We urge Members of the House of Lords to support the amendment moved by Lord Faulkner of Worcester during the Third Reading of the Bill on 27 March 2012 and obligate all actors engaged in the collection and trading of scrap metal to go cashless.
The rationale for introducing cashless payments
The exponential rise in metal theft over the past few years has mirrored the dramatic rise in the price of both primary and scrap metal as supply of this material has become less secure. Government has rightly concluded that the principal drivers for metal theft have been the ease with which stolen metal can be sold for ready cash with complete loss of traceability, and the derisory fines imposed on convicted offenders relative to the damage and disruption caused by such thefts.
Government has signalled a multi-pronged approach – moving to cashless payment for the purchase of scrap metal, supported by amendment of the Scrap Metal Dealers Act 1964 to tighten overall regulation of the scrap metal sector, improve the traceability of each transaction, and increase the level of fines. The scrap metal industry supports this approach.
Full end-to-end traceability is the raison d’être of a cashless system, its key strength in facilitating detection of criminal or fraudulent activities, and enforcement by relevant competent authorities. Under a cashless system, a transaction accompanying the sale of scrap metal will be from the bank account of an identified scrap metal dealer into the bank account of an identified seller, with all details of the transaction (weight of metal, purchase price, etc) recorded manually or electronically. Revision of the SMDA 1964 will tighten identification, recording and recordkeeping requirements.
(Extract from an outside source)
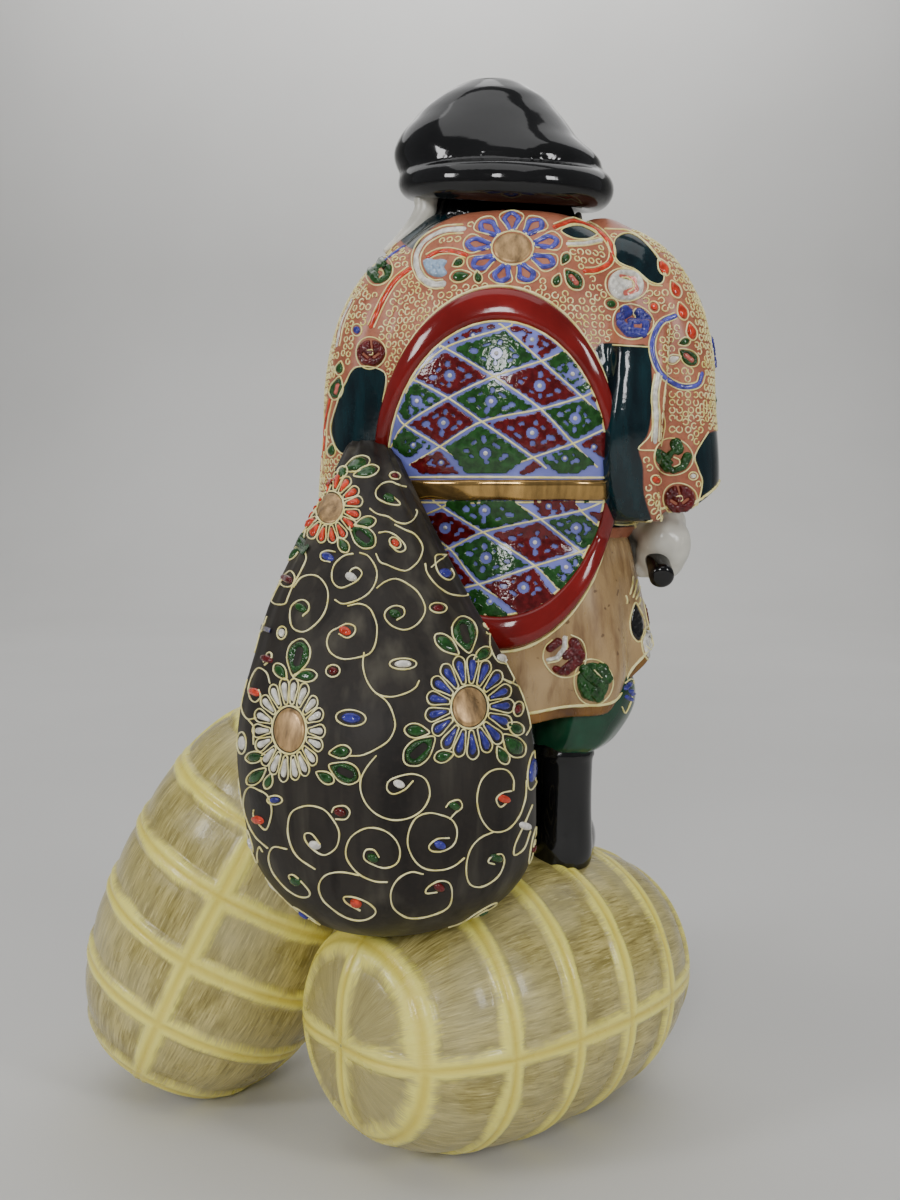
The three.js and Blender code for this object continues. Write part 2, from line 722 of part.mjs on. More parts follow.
// Arms
function sleeveVent(x, y) {
  return [
    [x, y, neckZ - SLEEVE_LENGTH * 0.6],
    [x, y, cuffZ - 20],
  ];
}
const rightVent = sleeveVent(bodyX + ROBE_WIDTH * 0.5, bodyY - 12);
const leftVent = sleeveVent(bodyX - ROBE_WIDTH * 0.46, bodyY + 5);
const sleeves = [sleeveRight, sleeveLeft];
const rightSleeveShell = hollowCasting(sleeveRight, [robe, handle], rightVent);
const leftSleeveShell = hollowCasting(sleeveLeft, [robe], leftVent);
keep("sleeve_right", "robe_enamel", rightSleeveShell.subtract(ringRoom));
keep("sleeve_left", "robe_enamel", leftSleeveShell.subtract(ringRoom));
keep("mallet_handle", "black_glaze", solidCasting(handle));
keep("mallet_head", "gold_lustre", solidCasting(malletHead, [handle, robe, sleeveRight]));
keep("hand_right", "white_glaze", solidCasting(fistRight, [handle, sleeveRight, robe, skirt]));
keep("hand_left", "white_glaze", solidCasting(fistLeft, [sleeveLeft, robe]));

// Sack
const sackNeighbours = [...bales, robe, skirt, sleeveLeft, trouserLeft, bootLeft.shaft];
const sackVent = [
  [sackAt[0], sackAt[1], sackZ + SACK_HEIGHT / 3],
  [sackAt[0], sackAt[1], sackZ - 10],
];
keep("sack", "charcoal_glaze", hollowCasting(sack, sackNeighbours, sackVent).subtract(ringRoom));
keep("sack_mouth", "charcoal_glaze", solidCasting(mouth, [fistLeft, sleeveLeft, robe]));

// Head and cap
const crownVent = solid(rod(v3(...capAt).add(v3(0, 0, CAP_HEIGHT * 0.4)), v3(...capAt), VENT_RADIUS, 6));
const crownCavity = mainBody(solid(crownRoom.skin).subtract(grown(headShape, JOINT_GAP + WALL)));
const hollowCrown = solidCasting(crown, [band, headShape]).subtract(crownCavity).subtract(crownVent);
keep("cap_band", "black_glaze", solidCasting(band, [robe, ...sleeves]));
keep("cap_crown", "black_glaze", hollowCrown);
const headAndNose = solid(headShape.skin).add(solid(nose.skin));
keep("head", "white_glaze", trimmed(headAndNose, [band, robe, ...sleeves]));
const ears = [ear(1), ear(-1)];
const earNeighbours = [headShape, band, crown, robe, ...sleeves];
keep("ear_right", "white_glaze", solidCasting(ears[0], earNeighbours));
keep("ear_left", "white_glaze", solidCasting(ears[1], earNeighbours));

// Hair on the nape, the collar and the front of the belt are laid on as thin strips
const nape = solid(new THREE.BoxGeometry(80, 40, 60).translate(headAt[0], headAt[1] - 30, headAt[2]));
const hair = grown(headShape, 1.8).subtract(grown(headShape, JOINT_GAP)).intersect(nape);
keep("hair", "black_glaze", trimmed(hair, [band, crown, robe, ...sleeves, ...ears]));

const collar = grown(robe, 2.2).intersect(collarStrip(1).add(collarStrip(-1)));
keep("collar", "white_glaze", trimmed(collar, [robe, headShape, ...sleeves, ...ears]));

const frontBlock = new THREE.BoxGeometry(ROBE_WIDTH * 2, 80, BELT_HEIGHT * 1.6);
const frontStrip = solid(frontBlock.translate(bodyX, bodyY + 48, beltZ));
const beltFront = grown(robe, BELT_RELIEF).intersect(frontStrip);
const beltNeighbours = [robe, ...sleeves, malletHead, handle, fistLeft];
keep("belt_front", "gold_lustre", trimmed(beltFront, beltNeighbours));

const reach = new THREE.Box3().setFromObject(group);
const middle = reach.getCenter(v3());
group.position.set(-middle.x, -middle.y, -reach.min.z);

export default group;
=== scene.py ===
import math
import random

import bpy
import numpy as np
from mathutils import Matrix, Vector
from mathutils.bvhtree import BVHTree
from mathutils.kdtree import KDTree


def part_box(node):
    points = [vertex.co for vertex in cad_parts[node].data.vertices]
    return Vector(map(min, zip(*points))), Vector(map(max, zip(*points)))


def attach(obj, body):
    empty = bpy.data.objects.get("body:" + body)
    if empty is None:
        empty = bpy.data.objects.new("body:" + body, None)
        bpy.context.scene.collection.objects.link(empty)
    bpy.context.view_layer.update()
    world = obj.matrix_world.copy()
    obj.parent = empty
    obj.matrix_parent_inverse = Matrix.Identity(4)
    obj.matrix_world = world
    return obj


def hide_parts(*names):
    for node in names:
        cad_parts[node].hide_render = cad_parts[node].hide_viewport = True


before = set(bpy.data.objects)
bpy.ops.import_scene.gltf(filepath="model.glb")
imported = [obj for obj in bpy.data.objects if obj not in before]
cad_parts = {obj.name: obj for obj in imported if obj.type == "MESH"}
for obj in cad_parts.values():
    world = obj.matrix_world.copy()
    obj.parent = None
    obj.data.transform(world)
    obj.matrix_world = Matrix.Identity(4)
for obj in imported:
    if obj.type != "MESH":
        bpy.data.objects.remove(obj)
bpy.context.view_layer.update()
random.seed(7)

# Everything is laid out in millimetres about the figure's own upright axis.
# SHIFT takes that frame to the row's frame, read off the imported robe.
MM = 0.001
BODY_X, BODY_Y = 2.0, 0.0
robe_low, robe_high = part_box("robe")
SHIFT = np.array(
    [
        (robe_low[0] + robe_high[0]) / 2 / MM - BODY_X,
        (robe_low[1] + robe_high[1]) / 2 / MM - BODY_Y - 2,
        0.0,
    ]
)

# ---- Camera: the photograph is 900 by 1200, and its pixels are used all through
PHOTO_WIDTH, PHOTO_HEIGHT = 900, 1200
FOCAL = 1300.0
EYE = np.array([-19.0, -433.3, 207.0])
PITCH = math.radians(5.1)
FORWARD = np.array([0, math.cos(PITCH), -math.sin(PITCH)])
RIGHT = np.array([1.0, 0, 0])
UP = np.array([0, math.sin(PITCH), math.cos(PITCH)])


def metres(points):
    return (np.asarray(points, float) + SHIFT) * MM


def make_camera():
    data = bpy.data.cameras.new("photo_camera")
    data.sensor_width = 36
    data.lens = 36 * FOCAL / PHOTO_HEIGHT
    camera = bpy.data.objects.new("photo_camera", data)
    bpy.context.scene.collection.objects.link(camera)
    camera.location = metres(EYE)
    camera.rotation_euler = (math.radians(90) - PITCH, 0, 0)
    bpy.context.scene.camera = camera


def ray(px, py):
    d = FORWARD + (px - PHOTO_WIDTH / 2) / FOCAL * RIGHT + (PHOTO_HEIGHT / 2 - py) / FOCAL * UP
    return d / np.linalg.norm(d)


def pixels_of(points):
    d = np.asarray(points, float) - EYE
    depth = d @ FORWARD
    return np.stack(
        [
            PHOTO_WIDTH / 2 + FOCAL * (d @ RIGHT) / depth,
            PHOTO_HEIGHT / 2 - FOCAL * (d @ UP) / depth,
        ],
        axis=1,
    )


# ---- Curves and meshes
def catmull(points, samples, closed=False):
    """A smooth curve through the points."""
    pts = np.asarray(points, float)
    n = len(pts)
    if closed:
        t = np.arange(samples) / samples * n
        i = np.floor(t).astype(int)
        f = (t - i)[:, None]
        p0, p1, p2, p3 = (pts[(i + k) % n] for k in (-1, 0, 1, 2))
    else:
        pts = np.vstack([2 * pts[0] - pts[1], pts, 2 * pts[-1] - pts[-2]])
        t = np.linspace(0, n - 1, samples)
        i = np.minimum(np.floor(t).astype(int), n - 2)
        f = (t - i)[:, None]
        p0, p1, p2, p3 = (pts[i + k] for k in range(4))
    return 0.5 * (
        2 * p1 + (p2 - p0) * f + (2 * p0 - 5 * p1 + 4 * p2 - p3) * f**2 + (3 * p1 - p0 - 3 * p2 + p3) * f**3
    )


def unit(v):
    return v / np.maximum(np.linalg.norm(v, axis=-1, keepdims=True), 1e-9)


def grid_faces(n, m, wrap=True, start=0):
    """Quads between n rows of m points, joined round when wrap is set."""
    i, j = np.meshgrid(np.arange(n - 1), np.arange(m if wrap else m - 1), indexing="ij")
    k = (j + 1) % m
    quads = np.stack([i * m + j, i * m + k, (i + 1) * m + k, (i + 1) * m + j], axis=-1)
    return (quads.reshape(-1, 4) + start).tolist()


def closed_rings(rings):
    """Vertices and faces of a closed form through rings of points, with a point at each end."""
    rings = np.asarray(rings, float)
    n, m = rings.shape[:2]
    verts = np.vstack([rings.reshape(-1, 3), rings[0].mean(axis=0), rings[-1].mean(axis=0)])
    faces = [[b, a, d, c] for a, b, c, d in grid_faces(n, m)]
    faces = [f[::-1] for f in faces]
    first, last = n * m, n * m + 1
    for j in range(m):
        k = (j + 1) % m
        faces.append([first, k, j])
        faces.append([last, (n - 1) * m + j, (n - 1) * m + k])
    return verts, faces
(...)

The scrap metal industry believes that a cashless system will act as a powerful deterrent to organised and particularly opportunistic theft of metal, since conversion of the metal into instant cash (“with no questions asked”, in the words of Lord Henley) would no longer be possible, and by virtue of a bank-to-bank transfer, the identity of the seller and the details of the transaction will no longer remain hidden, but open to inspection.